Départs
Je rame,
Je rame,
Je marche,
alanguie, sur la crête (croûte) des choses (bruits, images, rencontres et
envies) qui écument et s’effacent à la surface, éparses. J’essaie de
rassembler, embrasser, enlacer ces écheveaux de vie qui s’échappent et tissent
malgré tout des paillassons de hasards incongrus. Je m’épuise, m’éteins,
m’exténue à laisser glisser la trame ténue qui relie ma mémoire à mes souvenirs
et mes prédictions à un devenir de répétitions et leurs variations inévitables,
accordées secrètement à la ligne de bas(s)e de mes improvisations et
fioritures.

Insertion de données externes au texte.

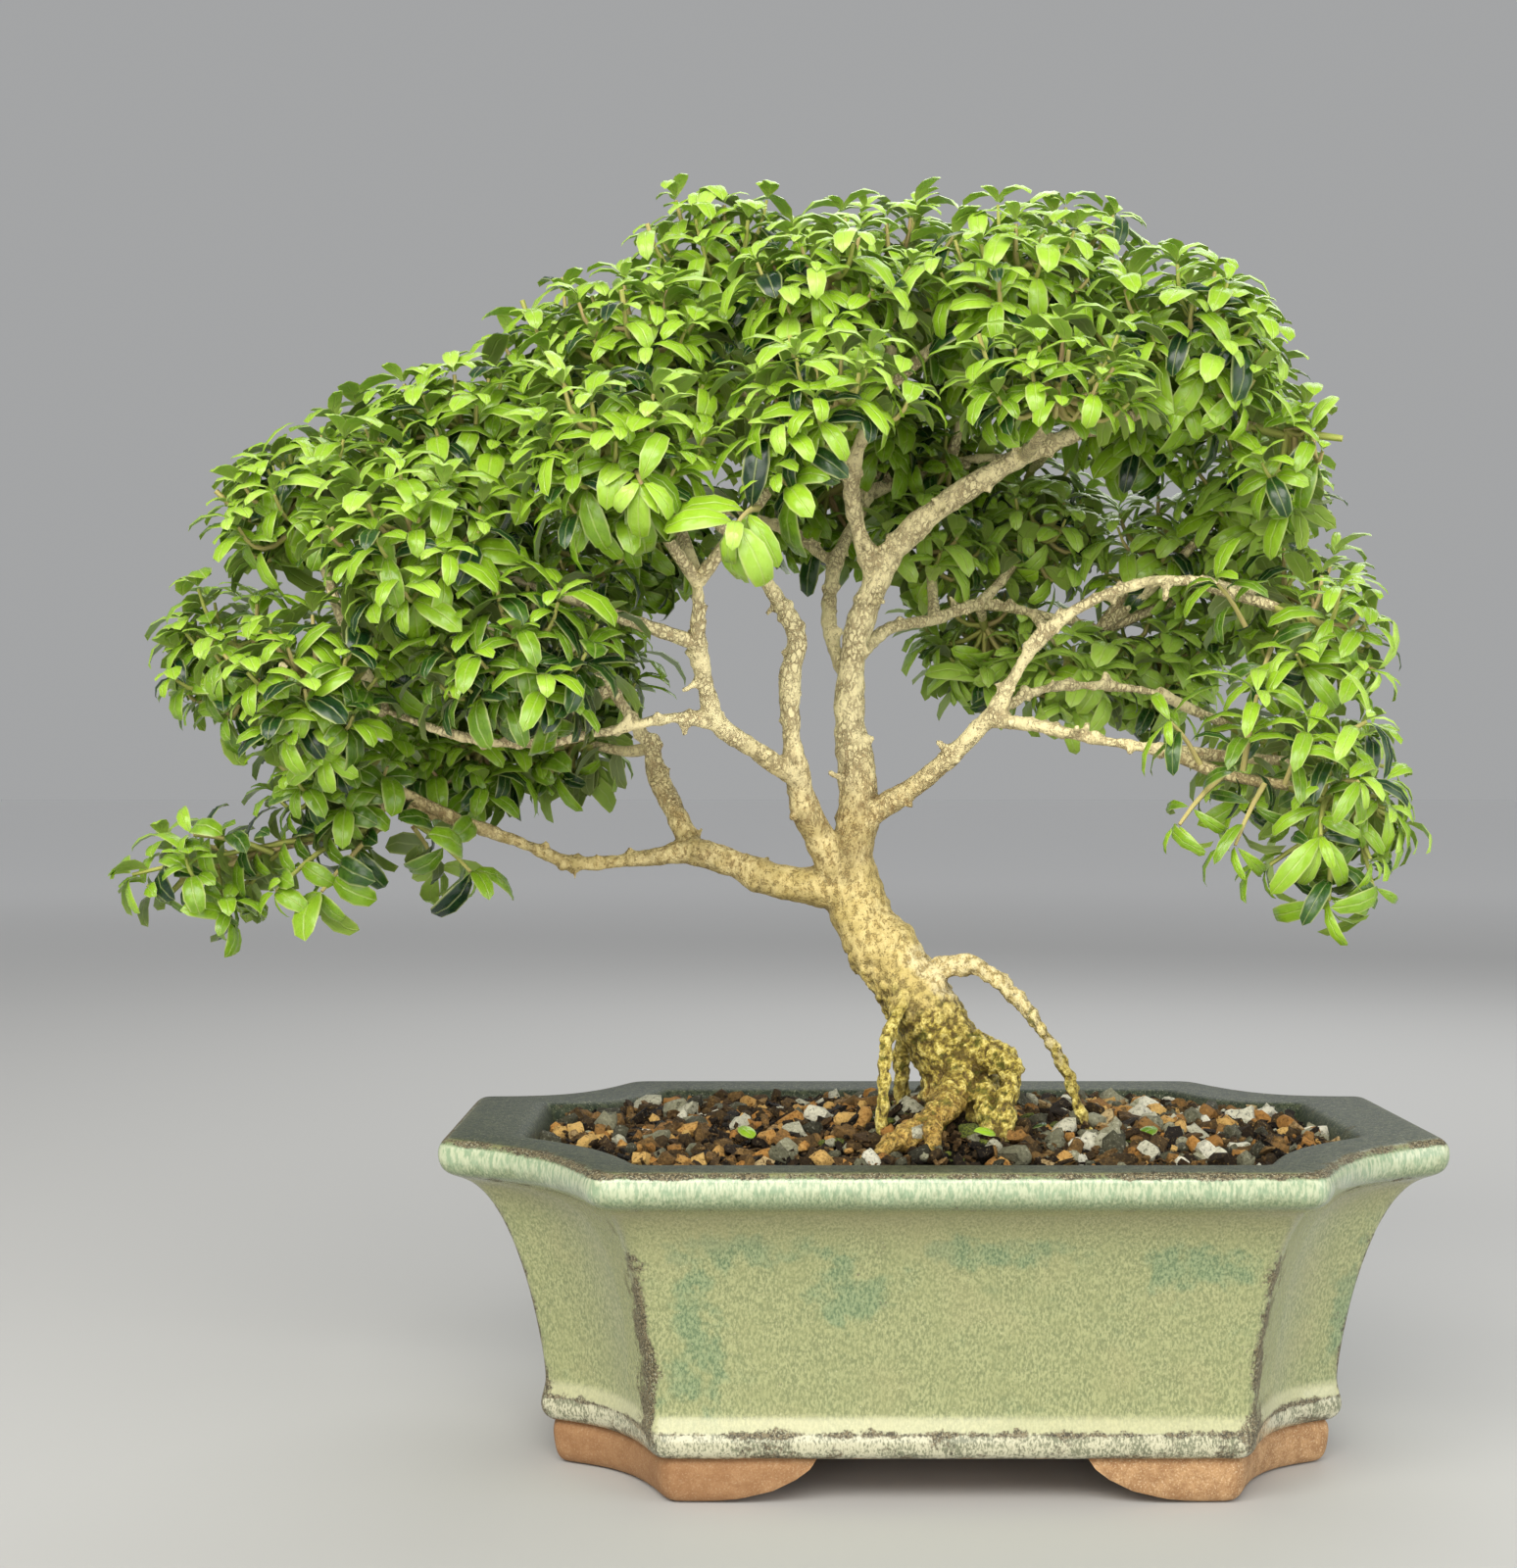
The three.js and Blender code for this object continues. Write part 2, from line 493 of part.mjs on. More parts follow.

Hasard, nécessité, 缘分 (yuanfen, affinités électives,
destin…), Vie et destin (Vassili
Grossman), entrelacés entre les doigts d’une Parque parcimonieuse, parvis,
pavillons, peligros, prévisions précaires et précarité probable.
L’ombre de mon vélo,
Le chuintement sableux d’un balai de
fagots de blé sur des pavés descellés,
Les reflets aux quatre coins de la
cour,
Le jus poisseux coulant des grenades
vertes et l’odeur enivrante des minuscules étoiles du dattier,
Les doutes, cauchemars, rêves
idylliques et étirements de la cour meublée d’ombres de vents, canicules,
clairs de lune et enneigements,
Le lent ronronnement du frigo et les
gargouillis de bulles de la fontaine,
Les crêpes de 烤鸭(canard laqué),
Les 相声(xiangsheng)
et 快板(kuaiban),
Le couple en pyjama grignotant
accroupi des 瓜子(graines de
tournesol),
Les réunions sur bas tabourets,
Les éventails et ventres à l’air,
Les slogans omniprésents d’une
société harmonieuse (和谐社会) et d’une ville
de culture (文化城市),
Les oiseaux en cage, les crevettes
mercurées en aquariums, les fleurs au compte-goutte,
Les miliciens anorexiques dont
l’uniforme kaki ne semble tenir que par la large ceinture de cuir qui fait
presque deux fois le tour de leur taille
Les brassards rouges trop lâches des
volontaires de quartier,
Les poussières et déblaiements,
Les saveurs et pudeurs,
Le bruissement des blattes rampant
dans le bambou et les plis des rêves transpirants,
Les écailles du temps,
Les serviettes minuscules, miteuse,
humides,
Les cartons aux enjoliveurs et les
pommes de rétroviseur,
Les étourneaux siffleurs et les
étourdis péteurs,
L’accumulation comme principe
d’efficacité,
La vie au rythme du soleil et des
ombres, à la coloration du ciel et de ses intempéries,
Les engueulades de rue qui attirent
aussitôt des foules de curieux sinon rassemblés en cercle serré autour d’un
plateau d’échecs ou de 围棋(go),
Les confidences nocturnes chuchotées
sous ma fenêtre,
Les dérives de rêves étranges,
Le chant de l’oiseau moqueur…
La liste
s’allonge à mesure que le départ approche. Quand tout vous manque déjà jusqu’à
la déchirure. Préambules d’amertumes dissous dans une eau d’espoirs fumeux,
bouillonnement d’idées crevant à la surface.
Les
déambulations, flâneries et parcours obligés des mêmes rues et 胡同(hutong)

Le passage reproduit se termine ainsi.